An important design aspect of the WFL web application is the fact that it limits queries that produce no results. Queries could produce no results if they search either for unattested WFRs, or for WFRs not yet included in WFL. Providing users with all the possible combinations of PoS, WFRs and affixes would result in quite long lists, thus requiring users to run single queries to find manually which of them have no occurrences in WFL. Instead, this can be easily inferred from the interface, as it is expected that one possible combination that is unavailable in the interface does not correspond to any word in WFL. For instance, the suffix -ace- is available only for denominal adjectives (N-To-A, argilla ‘clay’ >argillaceus ‘made of clay’), which means that it is not at work for all the other possible combinations of input/output PoS.

In the web application, the four perspectives on queries mentioned above are implemented as four different screens, accessed via a top-level menu.

For WFRs and affixes, the basic type (e.g. “Prefixation” for WFRs, or “Prefixes” for Affixes) is chosen via tab buttons, and for all perspectives the finer grained choices are specified via drop-down menus. The difference between querying the database by WFRs and by affixes is reflected in the priority of drop-down menus. For WFRs, first a WFR type (or types) is chosen (e.g. V-to-V for deverbal verbs), and then any desired affixes. The choice of the WFR type updates the second drop-down menu to restrict the affixes to just those that occur with the selected WFR type. A similar interaction holds for affixes.

The PoS-based query option does not have an intermediate level of selection, but the choice is made via a series of drop-down menus. For each possible item involved in a WFR (one or two base input lexemes - the latter for compounds - and the output), there is the choice of PoS, and then refinements of that PoS: these are inflectional categories for all PoS (declension for nouns, classes for adjectives and conjugation for verbs), as well as gender for nouns. The options for the inflectional categories are limited to those appropriate for the PoS chosen.

Querying WFL by lexeme is performed by radio buttons, which allow for the selection of “all lexemes”, “only roots” of derivational clusters (not derived lexemes) or “only derived lexemes”. The list of lexemes with their PoS (and gender, for nouns) is shown in a list, which can be filtered with the employment of common regular expression queries.

The three types of query results are visualised in distinct ways in separate windows, interacting across the result types. Clicking on a lexeme in the list opens its derivational graph in a separate window.

![](file:////Users/eleonoramarialitta/Library/Group Containers/UBF8T346G9.Office/msoclip1/01/clip_image002.gif)

Figure 3. Derivational graph of abigo ‘to drive away’.

In the graph of Figure 3, nodes are filled with lexemes and edges are labelled with affixes or input-output PoS (in the case of compounding and conversions). The selected lexeme is shown inside a box. Clicking on any lexeme in the graph replaces the current derivational graph with the one for the clicked lexeme, moving the focus of the derivational trail.
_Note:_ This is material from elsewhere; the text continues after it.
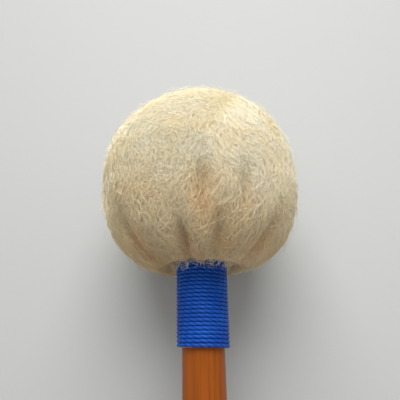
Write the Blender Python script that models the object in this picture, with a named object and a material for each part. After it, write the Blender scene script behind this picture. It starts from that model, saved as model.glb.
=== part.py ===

Clicking on an edge label in the derivational graph opens a new window (Figure 2) which provides a visualisation summarising the application of the corresponding WFR by PoS, a left-rooted tree, with the name of the affix as the root (first level of the tree), and all the combinations of the input and output PoS with their refinements (e.g. conjugation for verbs) as second level branches, giving the number of lexemes for each input-output combination.

Figure 4. Derivation Graph for WFR N-to-A -ace

The graph is collapsable so the user can focus on certain subsets only. As the subsets change, the list of lexemes is updated to reflect just the subsets that are selected.

An additional feature of querying the lexicon by WFRs and by affixes is to search across the full derivational path of lexemes, thus providing results that go beyond the “outermost” WFR. By selecting the “include as intermediate” option, one can search not only for all the lexemes derived by a specific WFR but also for those that include at least one lexeme produced by that WFR along their derivational path. For instance, with this option selected, among the results of a query that searches for deverbal adjectives formed with suffix -bil is not only the adjective affabilis ‘that can be easily spoken’, but also the noun affabilitas ‘courtesy’ which has a deverbal adjective formed with suffix -bil along its derivational path as it is derived from affabilis.

All results can be downloaded: the list of lexemes as a tab-delimited text file, while the derivation graphs and WFR trees as images.

Moreover, in the case of compounds, the user can choose whether to visualise or not both the roots of compounds, thus resulting in a multi-tree graph rather than a simple tree.

It has to be remembered that, while searching by WFRs or PoS, a few peculiarities of the Lemlat lexical basis can result in a rather unconventional classification of the rules, which impacts especially (but not solely) on searches performed on compounds. For instance, participial adjectives are not included in the Lemlat lexical basis, because they are considered part of the verbal paradigm. This means that certain compounds that would be expected to have an adjective (A) as one of their constituents have a verb (V) instead, e.g. adjective altisonus (altus + sono) ‘that sounds high up, sublime’ can be found among V+V=A compounds rather than among A+V=A. Also, adjectival adverbs are considered in Lemlat adverbial cases of the adjectival declension, hence a word such as dulciloquus (dulce + loquor) ‘sweet talking’ is to be found among A+V=A, rather than I+V=A.

Across the free text search options it is possible to use regular expressions.